Sometimes opening a hive-partitioned dataset can cause some headaches. Suppose you have a character-type year column in each dataset already. If you run arrow::open_dataset("/gpfs/milgram/pi/medicaid_lab/data/cms/ingested/TMSIS_taf/taf_inpatient_header/"), Arrow will try to also add an integer year column, and you'll hit an error. If this happens, you can instead pass a vector of parquet files to arrow::open_dataset():

list.files("/gpfs/milgram/pi/medicaid_lab/data/cms/ingested/TMSIS_taf/taf_inpatient_header/",
           pattern = "*.parquet",
           full.names = TRUE,
           recursive = TRUE) |>
  arrow::open_dataset()

'Pivoting' in Arrow

tidyr::pivot_longer() is not yet available in Arrow. This can be disruptive, but you should be able to work around it. If your dataset isn't too large, do all the processing you can, pull the data into R, and pivot. However, if your dataset is still huge, you can manually pivot in Arrow.

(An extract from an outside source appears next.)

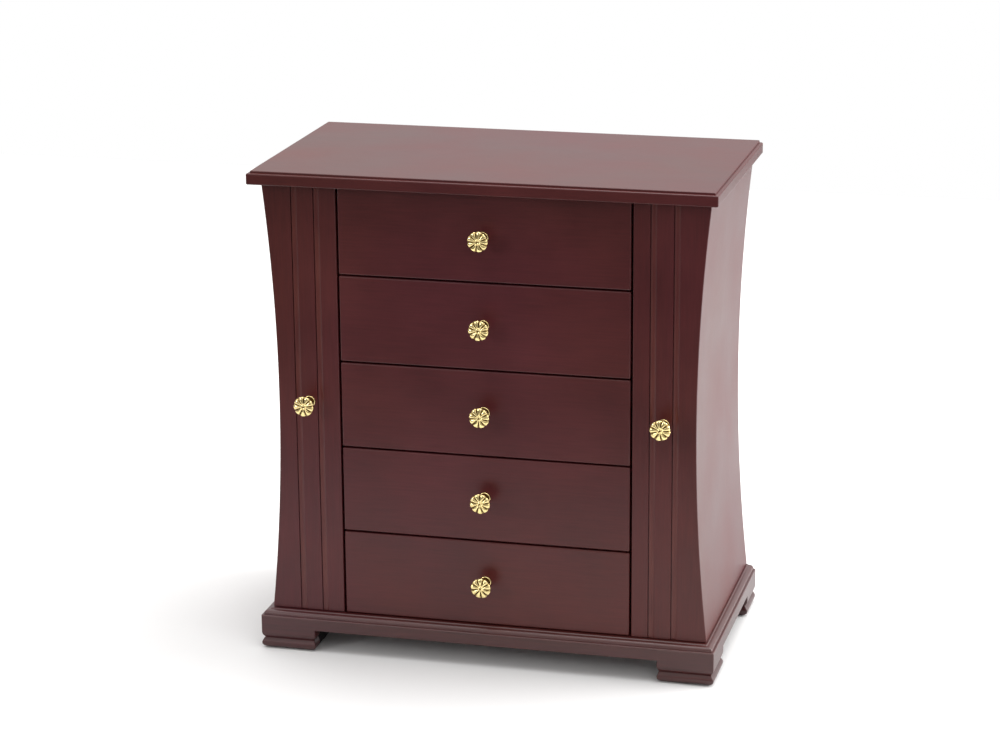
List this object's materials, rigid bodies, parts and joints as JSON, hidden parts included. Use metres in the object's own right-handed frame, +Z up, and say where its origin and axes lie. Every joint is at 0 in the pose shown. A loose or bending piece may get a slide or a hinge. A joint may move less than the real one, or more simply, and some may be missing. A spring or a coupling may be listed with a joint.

Think about what a pivot does — it stacks multiple columns into one dataset. Suppose your dataset has columns ID, A, B, and C. If you want to stack columns A, B, and C, you can save three intermediate datasets with columns ID, name, and value, where name is "A" and value is the value from column A (and the same for B and C). Then, read those three files into a new dataset.

Anonymous Functions in Arrow

dplyr has a fantastic dplyr::across() function to let you run functions on multiple columns. This is implemented in Arrow, but only for named functions, i.e., you cannot pass an anonymous function. The workaround is easy — simply name your function!

# DOESN'T WORK

df |>
  dplyr::mutate(dplyr::across(some_columns, \(x) !is.na(x)))

# WORKS

not_is.na <- function(x) {
  !is.na(x)
}

df |>
  dplyr::mutate(dplyr::across(some_columns, not_is.na))

It seems a bit silly, but that's what works right now.

Other Tips and Tricks

  • Arrow enforces separate data types for int32 and int64. If your joins don't work, this could be why!
  • You can join a tibble into an Arrow dataset, but not the other way around.
  • You can't run dplyr::bind_rows() in Arrow. Instead, save each piece as a parquet file and open them together.